Section 205(g) of the Interstate Commerce Act, 49 U.S.C.A. § 305(g), provides:

"Any final order made under this part shall be subject to the same right of relief in Court by any party in interest as is now provided in respect to orders of the Commission made under Part I." (Emphasis added.)

And it has been held in Alton Railroad Co. v. United States, 315 U.S. 15, 62 S. Ct. 432, 86 L. Ed. 586, that Section 205(g) incorporates by reference the "party in interest" provision of Section 1(20) of the Act.

Plaintiffs also refer to Section 10 of the Administrative Procedure Act, 5 U.S.C.A. § 1009, but it is clear that that Act merely was a declaration of existing law where judicial review is provided. See Transamerica Corp. v. McCabe, D.C., 80 F. Supp. 704.

Thus the decisions under the Interstate Commerce Act must control the determination of whether the plaintiffs are "parties in interest" within that Act.

There are a number of decisions under these statutes which involve varying factual situations, but none of them are exactly the same as the instant case.

The plaintiffs were permitted to intervene before the Commission, but this alone does not furnish a basis for plaintiffs required "interest". In Pittsburgh & W. Va. Ry. Co. v. United States, 281 U.S. 479, at page 486, 50 S. Ct. 378, at page 381, 74 L. Ed. 980, the Court said: "The mere fact that appellant was permitted to intervene before the Commission does not entitle it to institute an independent suit to set aside the Commission's order in the absence of resulting actual or threatened legal injury to it. Alexander Sprunt & Son v. United States, 281 U.S. 249, 50 S. Ct. 315, 74 L.Ed. [832]."

In this case the Complaint fails to allege that the plaintiffs have suffered or been threatened with any damage or financial injury. It does not allege that any definite legal right of the plaintiffs has been violated, nor that the order of the Commission has created any additional motor carrier service, or increased competition for the plaintiffs. The plaintiffs merely allege that they are in competition with the motor carriers, and that they have a direct interest in the enforcement of the Interstate Commerce Act and the National Transportation Policy.

In Western Pacific California Railroad Co. v. Southern Pacific Co., 284 U.S. 47, at pages 51-52, 52 S. Ct. 56, at page 57, 76 L. Ed. 160, the Court stated:

"The Complainant must possess something more than a common concern for obedience to law. See Commonwealth of Massachusetts v. Mellon, 262 U.S. 447, 488, 43 S. Ct. 597, 67 L. Ed. 1078. It will suffice, we think, if the bill discloses that some definite legal right possessed by complainant is seriously threatened, or that the unauthorized and therefore unlawful action of the defendant carrier may directly and adversely affect the complainant's welfare by bringing about some material change in the transportation situation."

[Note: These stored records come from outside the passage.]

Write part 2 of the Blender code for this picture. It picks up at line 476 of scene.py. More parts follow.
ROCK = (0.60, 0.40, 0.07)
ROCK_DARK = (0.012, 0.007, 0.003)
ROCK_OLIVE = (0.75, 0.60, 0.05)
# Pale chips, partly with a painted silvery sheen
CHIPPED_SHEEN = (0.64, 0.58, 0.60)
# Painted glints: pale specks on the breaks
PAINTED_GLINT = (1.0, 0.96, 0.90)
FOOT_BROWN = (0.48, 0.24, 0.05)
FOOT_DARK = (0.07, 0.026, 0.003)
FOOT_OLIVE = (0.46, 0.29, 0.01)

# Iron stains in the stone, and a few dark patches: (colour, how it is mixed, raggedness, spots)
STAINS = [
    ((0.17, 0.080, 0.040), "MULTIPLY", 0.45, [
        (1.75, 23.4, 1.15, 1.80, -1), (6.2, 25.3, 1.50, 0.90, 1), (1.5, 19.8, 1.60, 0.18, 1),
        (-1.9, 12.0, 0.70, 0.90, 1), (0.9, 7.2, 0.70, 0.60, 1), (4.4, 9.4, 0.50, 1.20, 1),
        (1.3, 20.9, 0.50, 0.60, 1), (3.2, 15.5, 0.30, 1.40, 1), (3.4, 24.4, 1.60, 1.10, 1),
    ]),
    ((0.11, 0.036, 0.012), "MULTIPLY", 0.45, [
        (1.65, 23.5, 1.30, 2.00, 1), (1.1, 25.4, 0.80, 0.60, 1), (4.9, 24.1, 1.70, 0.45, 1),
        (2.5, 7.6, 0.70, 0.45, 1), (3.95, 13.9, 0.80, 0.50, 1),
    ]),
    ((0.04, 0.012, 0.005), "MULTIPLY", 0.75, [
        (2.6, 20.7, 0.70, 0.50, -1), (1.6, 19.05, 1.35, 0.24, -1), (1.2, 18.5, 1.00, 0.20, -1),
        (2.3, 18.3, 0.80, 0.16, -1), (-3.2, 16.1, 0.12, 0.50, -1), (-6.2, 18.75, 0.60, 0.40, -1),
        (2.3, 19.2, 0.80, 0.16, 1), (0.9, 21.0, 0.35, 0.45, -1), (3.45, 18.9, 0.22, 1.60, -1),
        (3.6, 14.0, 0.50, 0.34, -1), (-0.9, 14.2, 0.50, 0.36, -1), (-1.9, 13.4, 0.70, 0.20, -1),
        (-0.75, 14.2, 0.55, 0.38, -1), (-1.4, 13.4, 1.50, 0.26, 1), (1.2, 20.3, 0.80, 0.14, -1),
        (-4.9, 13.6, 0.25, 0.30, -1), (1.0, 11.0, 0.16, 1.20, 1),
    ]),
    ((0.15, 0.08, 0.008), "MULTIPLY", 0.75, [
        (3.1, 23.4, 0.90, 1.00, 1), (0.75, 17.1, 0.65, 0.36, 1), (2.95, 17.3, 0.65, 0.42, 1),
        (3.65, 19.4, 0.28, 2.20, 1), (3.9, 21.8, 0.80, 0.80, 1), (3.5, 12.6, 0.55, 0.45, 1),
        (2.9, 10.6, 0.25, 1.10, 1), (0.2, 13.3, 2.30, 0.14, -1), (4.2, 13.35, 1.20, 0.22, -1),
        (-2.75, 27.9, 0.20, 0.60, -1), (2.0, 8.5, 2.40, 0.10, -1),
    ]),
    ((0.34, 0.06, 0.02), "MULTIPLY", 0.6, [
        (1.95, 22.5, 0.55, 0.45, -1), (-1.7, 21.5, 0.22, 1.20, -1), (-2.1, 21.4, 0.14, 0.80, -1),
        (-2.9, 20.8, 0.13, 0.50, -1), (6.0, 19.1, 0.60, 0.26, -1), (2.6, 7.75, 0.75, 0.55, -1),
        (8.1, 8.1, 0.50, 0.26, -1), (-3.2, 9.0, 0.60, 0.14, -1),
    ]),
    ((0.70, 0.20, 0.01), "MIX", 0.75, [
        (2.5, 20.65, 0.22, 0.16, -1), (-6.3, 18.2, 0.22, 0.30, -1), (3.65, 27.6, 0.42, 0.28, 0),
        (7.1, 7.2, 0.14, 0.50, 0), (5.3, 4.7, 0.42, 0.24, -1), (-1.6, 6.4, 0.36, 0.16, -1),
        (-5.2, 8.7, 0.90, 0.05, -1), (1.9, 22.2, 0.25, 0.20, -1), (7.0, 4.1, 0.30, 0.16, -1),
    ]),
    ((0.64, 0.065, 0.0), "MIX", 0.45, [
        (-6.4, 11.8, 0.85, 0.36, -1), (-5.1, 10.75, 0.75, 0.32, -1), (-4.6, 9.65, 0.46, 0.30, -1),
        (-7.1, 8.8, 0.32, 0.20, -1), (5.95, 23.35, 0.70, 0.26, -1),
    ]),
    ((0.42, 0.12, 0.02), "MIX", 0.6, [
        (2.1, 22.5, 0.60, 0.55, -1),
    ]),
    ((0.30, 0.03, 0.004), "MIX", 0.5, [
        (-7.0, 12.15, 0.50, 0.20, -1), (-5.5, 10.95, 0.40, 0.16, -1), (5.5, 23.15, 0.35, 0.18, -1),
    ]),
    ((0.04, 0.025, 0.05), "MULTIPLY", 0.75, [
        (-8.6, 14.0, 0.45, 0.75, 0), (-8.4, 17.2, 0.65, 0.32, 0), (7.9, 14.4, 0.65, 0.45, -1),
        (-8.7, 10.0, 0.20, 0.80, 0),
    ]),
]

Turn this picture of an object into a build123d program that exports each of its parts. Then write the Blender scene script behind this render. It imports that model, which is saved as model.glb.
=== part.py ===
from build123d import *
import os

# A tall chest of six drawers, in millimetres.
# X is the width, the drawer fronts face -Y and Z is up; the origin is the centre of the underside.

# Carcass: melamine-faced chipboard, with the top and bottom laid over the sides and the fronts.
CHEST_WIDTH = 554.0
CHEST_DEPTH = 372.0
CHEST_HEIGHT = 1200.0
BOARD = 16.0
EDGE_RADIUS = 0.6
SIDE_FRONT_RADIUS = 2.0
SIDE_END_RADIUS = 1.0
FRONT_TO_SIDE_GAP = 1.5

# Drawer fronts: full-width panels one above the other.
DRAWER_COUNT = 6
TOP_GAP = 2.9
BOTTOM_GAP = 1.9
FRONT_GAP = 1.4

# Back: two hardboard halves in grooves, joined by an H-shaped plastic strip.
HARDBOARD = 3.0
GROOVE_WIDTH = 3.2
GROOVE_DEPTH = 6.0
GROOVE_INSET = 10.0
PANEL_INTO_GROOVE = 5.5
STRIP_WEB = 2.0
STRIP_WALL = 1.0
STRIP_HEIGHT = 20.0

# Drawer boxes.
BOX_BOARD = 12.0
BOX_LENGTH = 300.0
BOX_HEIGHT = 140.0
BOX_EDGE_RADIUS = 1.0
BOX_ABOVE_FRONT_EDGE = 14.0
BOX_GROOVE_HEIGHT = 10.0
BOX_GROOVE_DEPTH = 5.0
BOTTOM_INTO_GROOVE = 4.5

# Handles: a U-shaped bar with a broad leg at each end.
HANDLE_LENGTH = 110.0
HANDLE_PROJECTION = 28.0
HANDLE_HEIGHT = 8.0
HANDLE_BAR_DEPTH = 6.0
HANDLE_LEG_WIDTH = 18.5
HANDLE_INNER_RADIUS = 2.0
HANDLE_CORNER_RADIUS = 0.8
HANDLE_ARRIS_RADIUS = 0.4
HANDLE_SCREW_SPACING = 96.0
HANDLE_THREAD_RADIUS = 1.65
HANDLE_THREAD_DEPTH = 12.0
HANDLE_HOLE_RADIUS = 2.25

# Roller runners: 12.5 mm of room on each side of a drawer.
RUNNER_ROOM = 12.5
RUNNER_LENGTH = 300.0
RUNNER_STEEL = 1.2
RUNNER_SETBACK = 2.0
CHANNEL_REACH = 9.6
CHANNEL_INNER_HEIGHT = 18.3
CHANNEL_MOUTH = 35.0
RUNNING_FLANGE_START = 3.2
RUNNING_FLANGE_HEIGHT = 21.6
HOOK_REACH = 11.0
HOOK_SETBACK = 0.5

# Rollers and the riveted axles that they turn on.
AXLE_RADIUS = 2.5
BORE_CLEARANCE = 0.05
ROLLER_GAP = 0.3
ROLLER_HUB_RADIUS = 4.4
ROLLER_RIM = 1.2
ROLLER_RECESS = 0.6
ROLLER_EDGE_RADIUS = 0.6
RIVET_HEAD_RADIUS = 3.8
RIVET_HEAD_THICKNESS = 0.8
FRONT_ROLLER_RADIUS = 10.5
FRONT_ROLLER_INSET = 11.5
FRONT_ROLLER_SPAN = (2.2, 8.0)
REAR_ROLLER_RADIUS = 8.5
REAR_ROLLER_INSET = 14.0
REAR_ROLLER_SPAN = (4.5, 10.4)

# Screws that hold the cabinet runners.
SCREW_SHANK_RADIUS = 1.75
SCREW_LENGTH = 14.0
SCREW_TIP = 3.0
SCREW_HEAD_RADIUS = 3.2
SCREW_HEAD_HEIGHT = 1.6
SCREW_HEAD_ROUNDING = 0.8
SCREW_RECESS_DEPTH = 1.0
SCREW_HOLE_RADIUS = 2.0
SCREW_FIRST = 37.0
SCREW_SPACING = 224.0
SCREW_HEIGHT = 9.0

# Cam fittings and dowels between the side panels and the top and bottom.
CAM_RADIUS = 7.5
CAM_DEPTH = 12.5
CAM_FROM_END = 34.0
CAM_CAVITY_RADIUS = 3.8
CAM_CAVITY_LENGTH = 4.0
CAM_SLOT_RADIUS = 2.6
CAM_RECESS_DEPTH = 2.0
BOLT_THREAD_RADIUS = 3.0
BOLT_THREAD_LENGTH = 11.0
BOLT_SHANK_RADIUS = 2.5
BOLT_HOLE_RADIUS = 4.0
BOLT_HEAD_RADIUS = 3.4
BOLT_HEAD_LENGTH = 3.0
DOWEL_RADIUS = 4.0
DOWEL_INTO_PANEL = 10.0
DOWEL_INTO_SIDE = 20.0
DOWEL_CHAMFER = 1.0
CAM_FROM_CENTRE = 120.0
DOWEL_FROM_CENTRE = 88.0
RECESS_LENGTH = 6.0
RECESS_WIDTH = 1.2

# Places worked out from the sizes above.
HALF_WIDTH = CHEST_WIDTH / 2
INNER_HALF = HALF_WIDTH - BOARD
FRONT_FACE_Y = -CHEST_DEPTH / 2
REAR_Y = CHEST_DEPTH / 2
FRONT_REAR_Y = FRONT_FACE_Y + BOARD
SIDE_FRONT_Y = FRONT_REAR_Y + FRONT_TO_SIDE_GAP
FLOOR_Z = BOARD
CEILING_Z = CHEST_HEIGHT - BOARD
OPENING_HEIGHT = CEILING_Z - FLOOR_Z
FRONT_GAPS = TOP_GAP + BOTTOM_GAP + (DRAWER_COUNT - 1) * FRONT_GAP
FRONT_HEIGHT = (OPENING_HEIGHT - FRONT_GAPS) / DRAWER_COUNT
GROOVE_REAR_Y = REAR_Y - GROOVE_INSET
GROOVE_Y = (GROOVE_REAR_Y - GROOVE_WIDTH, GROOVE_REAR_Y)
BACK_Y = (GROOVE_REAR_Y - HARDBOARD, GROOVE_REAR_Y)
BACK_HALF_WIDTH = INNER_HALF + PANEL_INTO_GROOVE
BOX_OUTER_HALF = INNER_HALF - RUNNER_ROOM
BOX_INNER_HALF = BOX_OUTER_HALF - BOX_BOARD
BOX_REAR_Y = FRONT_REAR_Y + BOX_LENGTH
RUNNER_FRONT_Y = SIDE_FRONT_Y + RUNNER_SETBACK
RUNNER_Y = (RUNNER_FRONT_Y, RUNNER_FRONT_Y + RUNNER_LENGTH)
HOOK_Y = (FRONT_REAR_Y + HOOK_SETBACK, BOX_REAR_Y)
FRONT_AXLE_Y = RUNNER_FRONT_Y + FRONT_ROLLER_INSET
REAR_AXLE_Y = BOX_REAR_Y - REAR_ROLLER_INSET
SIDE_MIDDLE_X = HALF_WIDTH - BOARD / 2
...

In Chicago Junction Case (Baltimore & Ohio R. Co. v. United States), 264 U.S. 258, 44 S. Ct. 317, 68 L. Ed. 667, the Supreme Court found that the competing rail carriers were "parties in interest" because they had suffered irreparable injury (an annual loss of $10,000,000) and that the acquisition by the defendant railroad of the terminal facilities would prevent the plaintiffs from competing with the defendant on equal terms and subjected them to prejudice and disadvantage.

In Alton Ry. Co. v. United States, 315 U.S. 15, 62 S. Ct. 432, 86 L. Ed. 586, a case *79 heavily relied upon by plaintiffs here, the Court held that rail carriers had standing to maintain a suit to set aside a Commission order granting extensive operating rights to a competing motor carrier because the motor carrier operation threatened to take traffic from the railroads. It is clear from a reading of that case that the order of the Commission directly affected the transportation situation by granting new operating rights which threatened the railroads' traffic. In the present order the railroads are not threatened with any new competition from new operating rights which they have not been subjected to in the past.

Thus it appears that there is here no right of the plaintiffs which may have been violated by the order of the Commission and, furthermore, there is no damage alleged. In other situations it has been held that even where there may be damage, a plaintiff must have some special and peculiar interest which may be directly and materially affected by the action alleged to be unlawful. L. Singer & Sons v. Union Pacific R. Co., 311 U.S. 295, 61 S. Ct. 254, 85 L. Ed. 198. And where there is no violation of a right, no action may be maintained and no right exists to be immune from lawful competition or the unauthorized financing of such competition. Alabama Power Co. v. Ickes, 302 U.S. 464, at pages 479-480, 58 S. Ct. 300, 82 L. Ed. 374.

And in Tennessee Electric Power Co. v. Tennessee Valley Authority, 306 U.S. 118, 59 S. Ct. 366, 369, 83 L. Ed. 543, the Court held one threatened with direct injury by governmental action may not challenge that action "unless the right invaded is a legal right, — one of property, one arising out of contract, one protected against tortious invasion, or one founded on a statute which confers a privilege." There the plaintiffs were held to be without standing to sue because "the damage consequent on competition, otherwise lawful, is in such circumstances damnum absque injuria, * * *."

Though the motor carriers in the instant case may, as a combination under joint control with adequate financial backing, offer stronger competition to the railroads than they did previously, we conclude that the railroads have no "definite legal right" to be immune from this competition and, therefore, are not "parties in interest" who may maintain this suit.

The motions to dismiss will be sustained and the cause dismissed.